Hands-on Implementation:
Let’s apply above two anomaly detection algorithms to real-world datasets. The dataset considered here contains information on 25 different features of Credit card payment defaults.
To read this data we are using the Pandas library. Let’s first load the data and visualize the top 5 rows of it.
# Import pandas
import pandas as pd
# Load the data
data = pd.read_csv('https://raw.githubusercontent.com/analyticsindiamagazine/MocksDatasets/main/Credit_Card.csv')
# Top 5 rows
data.head()
Let’s check the shape of the dataset
# Check the shape
Data.shape
Now before moving to the modelling let’s first check the distribution of one of the input features using famous data visualization libraries like Matplotlib
# import matplotlib
import matplotlib.pyplot as plt
# See how data is spreaded
plt.figure(figsize=(8,6))
plt.hist(X[:,4])
plt.xlabel('Age')
plt.ylabel('Frequency of datapoints')
Step 3: Initialize and train the IF and LOF
Let’s import the Isolation forest and Local outlier factor from the sklearn library and will train those on our training pattern
# Import IF and LOF
from sklearn.ensemble import IsolationForest
from sklearn.neighbors import LocalOutlierFactor
# Initialize and train the IF
IF = IsolationForest(random_state=0)
IF.fit(X)
# Initialize and train LOF
LOF = LocalOutlierFactor()
LOF.fit(X)
Step 4: Predicting and plotting anomalies:
We have successfully trained both algorithms, here we will now obtain the prediction from each algorithm and will plot anomalies.
# Anomalies given by IF
IF_anomalies = IF.predict(X)
# Plotting anomalies given by IF
plt.figure(figsize=(8,6))
plt.hist(X[:,4],label='Normal')
plt.hist(X[IF_anomalies==-1][:,4], color='red', label='Anomalies')

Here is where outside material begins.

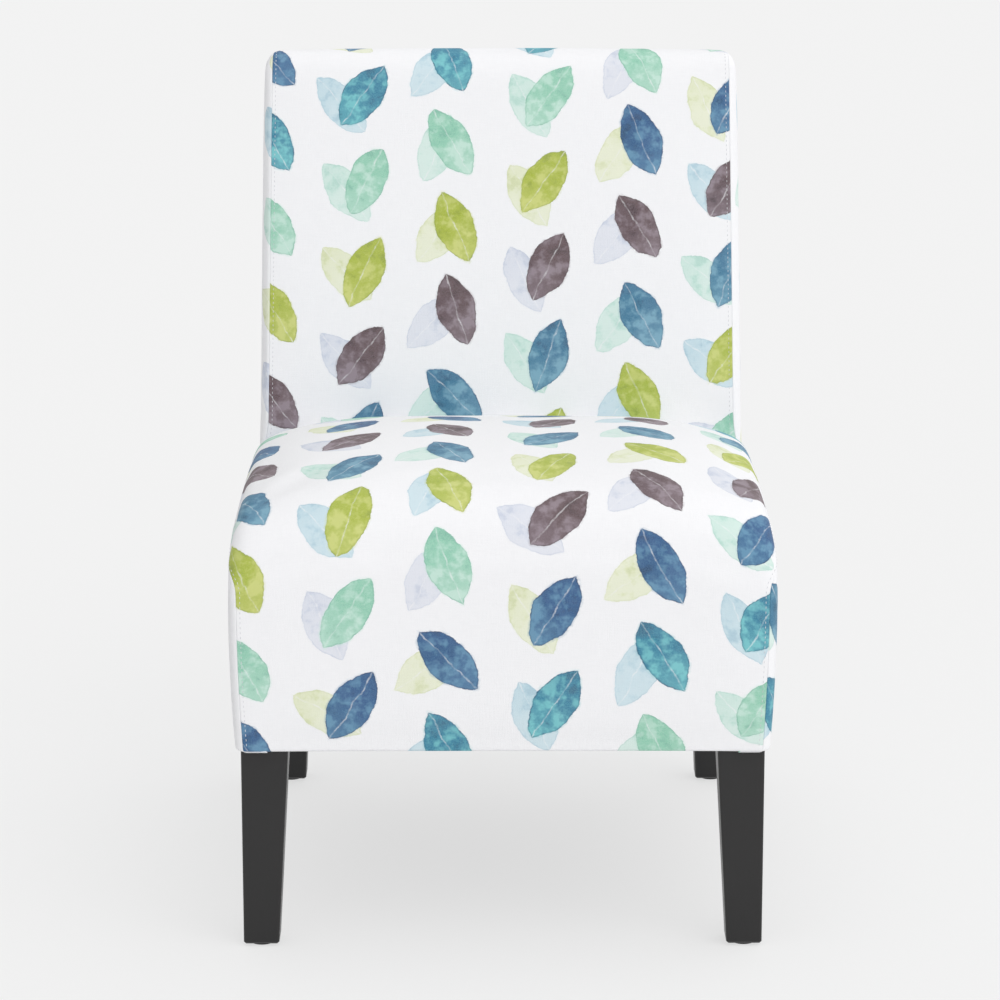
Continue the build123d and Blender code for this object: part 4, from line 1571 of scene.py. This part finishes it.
@dataclass
class Underside:
    """The dust cloth stapled under the seat, cut out round the legs."""

    finishes: Finishes
    leg_inner: float = 219.5
    front_leg_end: float = 61.5
    rear_leg_start: float = 535.0
    origin_y: float = -362.2
    sag: float = 3.0
    step: float = 12.0

    def lines(self, low: float, high: float, marks: tuple[float, ...]) -> Array:
        """Even grid lines from low to high that also pass through each mark."""
        stops = sorted({low, high, *marks})
        parts = [np.linspace(a, b, max(int(round((b - a) / self.step)), 1) + 1)[:-1] for a, b in zip(stops, stops[1:])]
        return np.concatenate([*parts, [high]])

    def build(self) -> bpy.types.Object:
        """Builds the cloth, sagging a little between its edges.

        Returns:
            The cloth.
        """
        low, high = (np.array(corner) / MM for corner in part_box("dust_cover"))
        front, rear = self.front_leg_end + self.origin_y, self.rear_leg_start + self.origin_y
        xs = self.lines(low[0], high[0], (-self.leg_inner, self.leg_inner))
        ys = self.lines(low[1], high[1], (front, rear))
        grid_x, grid_y = np.meshgrid(xs, ys)
        edge = np.minimum.reduce([grid_x - low[0], high[0] - grid_x, grid_y - low[1], high[1] - grid_y])
        ripple = np.array([
            noise.noise(Vector((x * 0.012, y * 0.012, 0.0))) for x, y in zip(grid_x.ravel(), grid_y.ravel())
        ]).reshape(grid_x.shape)
        depth = smooth(edge, 4.0, 130.0) * (self.sag + 1.5 * ripple) + 0.4 * smooth(edge, 0.0, 20.0) * ripple
        points = np.stack([grid_x, grid_y, high[2] - 0.2 - depth], -1)
        mesher = Mesher("dust_cloth_sheet")
        mesher.grid(points * MM, points[..., :2] * MM, flip=True)
        centre_x = np.abs((xs[:-1] + xs[1:]) / 2)[None]
        centre_y = ((ys[:-1] + ys[1:]) / 2)[:, None]
        leg = (centre_x > self.leg_inner) & ((centre_y < front) | (centre_y > rear))
        mesher.quads[0] = mesher.quads[0][~leg.reshape(-1)]
        piece = mesher.build()
        work = bmesh.new()
        work.from_mesh(piece.data)
        bmesh.ops.delete(work, geom=[vert for vert in work.verts if not vert.link_faces], context="VERTS")
        work.to_mesh(piece.data)
        work.free()
        thick = piece.modifiers.new("Thickness", "SOLIDIFY")
        thick.thickness, thick.offset = 0.6 * MM, 1.0
        piece.data.materials.append(self.finishes.dust)
        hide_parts("dust_cover")
        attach(piece, "root")
        return piece


@dataclass
class Frame:
    """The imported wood, steel and webbing, which keep their shapes and get their finishes."""

    finishes: Finishes

    def build(self) -> int:
        """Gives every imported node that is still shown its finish.

        Returns:
            How many nodes were dressed.
        """
        by_slot = {
            "leg_wood": self.finishes.lacquer,
            "frame_wood": self.finishes.timber,
            "foam": self.finishes.foam,
            "wadding": self.finishes.wadding,
            "deck_cloth": self.finishes.felt,
            "webbing": self.finishes.webbing,
            "dust_cloth": self.finishes.dust,
            "spring_steel": self.finishes.spring,
            "zinc_steel": self.finishes.zinc,
            "glide_plastic": self.finishes.plastic,
            "printed_fabric": self.finishes.cloth,
        }
        slots = {part["node"]: part["material_slot"] for part in frame["record"]["subparts"]}
        for name, node in frame["nodes"].items():
            for slot in node.material_slots:
                slot.material = by_slot[slots[name]]
            if not node.material_slots:
                node.data.materials.append(by_slot[slots[name]])
        return len(frame["nodes"])


@dataclass
class Studio:
    """A pale seamless floor, soft light and the camera."""

    floor_colour: tuple = srgb(243, 243, 243)
    dome: float = 0.862
    left_dim: float = 0.66
    dome_tilt: float = 0.3
    bright_side: tuple = (0.0, -0.45, 0.89)
    sun: float = 0.46
    seen_share: float = 0.72
    sun_spread: float = math.radians(50.0)
    sun_turn: tuple = (math.radians(46.0), 0.0, math.radians(34.0))
    camera_distance: float = 3.6
    camera_height: float = 1.3
    camera_pitch: float = math.radians(12.83)
    camera_yaw: float = math.radians(0.2)
    camera_aside: float = -0.003
    focal_px: float = 3655.0
    sensor_mm: float = 36.0
    seat_front: float = -0.3622

    def floor(self) -> bpy.types.Object:
        """Builds the floor, which keeps the chair's soft shadow."""
        mesh = bpy.data.meshes.new("studio_floor")
        reach = 40.0
        mesh.from_pydata([(-reach, -reach, 0), (reach, -reach, 0), (reach, reach, 0), (-reach, reach, 0)], [], [(0, 1, 2, 3)])
        made = bpy.data.objects.new("studio_floor", mesh)
        bpy.context.scene.collection.objects.link(made)
        graph = Graph("studio_floor")
        speckle = graph.noise(graph.object_place(), 3.0, 2.0)
        colour = graph.mix(graph.remap(speckle, 0.3, 0.7, 0.0, 0.02), self.floor_colour, srgb(236, 236, 236))
        lit = graph.node("BsdfDiffuse")
        graph.feed(lit.inputs["Color"], colour)
        plain = graph.node("Emission")
        graph.feed(plain.inputs["Color"], self.floor_colour)
        mix, output = graph.node("MixShader"), graph.node("OutputMaterial")
        graph.feed(mix.inputs[0], graph.maths("MULTIPLY", self.seen(graph), self.seen_share))
        for socket, value in ((mix.inputs[1], lit), (mix.inputs[2], plain), (output.inputs[0], mix)):
            graph.feed(socket, value.outputs[0])
        mesh.materials.append(graph.material)
        return made

    def seen(self, graph: Graph) -> Socket:
        """1 where the camera sees the surface, straight, mirrored or through glass, and 0 elsewhere."""
        path = graph.node("LightPath")
        mirrored = graph.maths("MAXIMUM", path.outputs["Is Glossy Ray"], path.outputs["Is Transmission Ray"])
        return graph.maths("MAXIMUM", path.outputs["Is Camera Ray"], mirrored)

    def light(self) -> None:
        """Sets the even sky and one broad soft light from the upper right."""
        world = bpy.data.worlds.new("studio")
        bpy.context.scene.world = world
        graph = Graph("studio", world)
        mix, output = graph.node("MixShader"), graph.node("OutputWorld")
        graph.feed(mix.inputs[0], self.seen(graph))
        place = graph.node("TexCoord").outputs["Generated"]
        facing, parts = graph.node("VectorMath", operation="DOT_PRODUCT"), graph.node("SeparateXYZ")
        for socket, value in ((facing.inputs[0], place), (facing.inputs[1], self.bright_side), (parts.inputs[0], place)):
            graph.feed(socket, value)
        base = graph.remap(parts.outputs["X"], -1.0, 0.1, self.dome - self.left_dim, self.dome)
        share = graph.maths("MULTIPLY_ADD", facing.outputs["Value"], self.dome_tilt, base)
        for slot, colour, strength in ((1, (1.0, 1.0, 1.0, 1.0), share), (2, self.floor_colour, 1.0)):
            sky = graph.node("Background")
            graph.feed(sky.inputs["Color"], colour)
            graph.feed(sky.inputs["Strength"], strength)
            graph.feed(mix.inputs[slot], sky.outputs[0])
        graph.feed(output.inputs[0], mix.outputs[0])
        lamp = bpy.data.lights.new("key_light", "SUN")
        lamp.energy, lamp.angle = self.sun, self.sun_spread
        made = bpy.data.objects.new("key_light", lamp)
        made.rotation_euler = self.sun_turn
        bpy.context.scene.collection.objects.link(made)

    def camera(self) -> bpy.types.Object:
        """Places the camera where the photograph was taken from.

        Returns:
            The camera.
        """
        data = bpy.data.cameras.new("camera")
        data.sensor_width = self.sensor_mm
        data.lens = self.focal_px / PHOTO_WIDTH_PX * self.sensor_mm
        data.clip_end = 200.0
        made = bpy.data.objects.new("camera", data)
        sideways, ahead = math.sin(self.camera_yaw), math.cos(self.camera_yaw)
        made.location = (
            self.camera_aside - self.camera_distance * sideways,
            self.seat_front - self.camera_distance * ahead,
            self.camera_height,
        )
        made.rotation_euler = (math.pi / 2 - self.camera_pitch, 0.0, -self.camera_yaw)
        bpy.context.scene.collection.objects.link(made)
        bpy.context.scene.camera = made
        return made


def main() -> None:
    """Builds the chair piece by piece and reports each one."""
    logging.basicConfig(level=logging.INFO, format="%(name)s: %(message)s")
    bpy.context.scene.view_settings.view_transform = "Standard"
    studio = Studio()
    studio.camera()
    studio.light()
    studio.floor()
    finishes = Finishes()
    seat_body, back_body = SeatBody(), BackBody()
    seat, back = Seat(seat_body, finishes), Back(back_body, finishes)
    top = seat.front_and_top()
    log.info("seat front and top: %d points", len(top.data.vertices))
    sewn = stitches("seat_seam_stitches", seat.seam_line, top, finishes.thread)
    log.info("seat stitches: %d points", len(sewn.data.vertices))
    face = back.face()
    log.info("back face: %d points", len(face.data.vertices))
    sewn = stitches("back_seam_stitches", back.seam_line, face, finishes.thread)
    log.info("back stitches: %d points", len(sewn.data.vertices))
    log.info("rear panel: %d points", len(back.rear().data.vertices))
    for side in Side:
        log.info("%s seat side: %d points", side.word, len(seat.side(side, back_body).data.vertices))
        log.info("%s boxing strip: %d points", side.word, len(back.side(side).data.vertices))
    for pad in Filling(finishes, seat_body).build():
        log.info("%s: %d points", pad.name, len(pad.data.vertices))
    log.info("dust cloth: %d points", len(Underside(finishes).build().data.vertices))
    log.info("packed nodes dressed: %d", Frame(finishes).build())


if __name__ == "__main__":
    main()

plt.xlabel('Age of the customers')
plt.ylabel('Frequency')
plt.ylim((0,6000))
plt.legend()
The distribution in red color represents anomalies, we can read it as around 2300 customers from age 21 to 67 are something which is insignificant or abnormal.
Now let’s plot anomalies identified by the LOF.
# Anomalies given by the LOF
LOF_anomalies = LOF.fit_predict(X)
# Plotting anomalies given by LOF
plt.figure(figsize=(8,6))
plt.hist(X[:,4],label='Normal')
plt.hist(X[LOF_anomalies==-1][:,4], color='red', label='Anomalies')
plt.xlabel('Age of the customers')
plt.ylabel('Frequency')
plt.ylim((0,6000))
plt.legend()
The anomalies identified by the LOF are between the ages of 21 to 69 and those are around 6544. From the above two outputs, it looks like the LOF is giving more information on anomalies. The quality of both results can be well assed by the domain expert.
So this is how we can use Isolation forest and Local outlier factors to detect anomalies in the real-world datasets.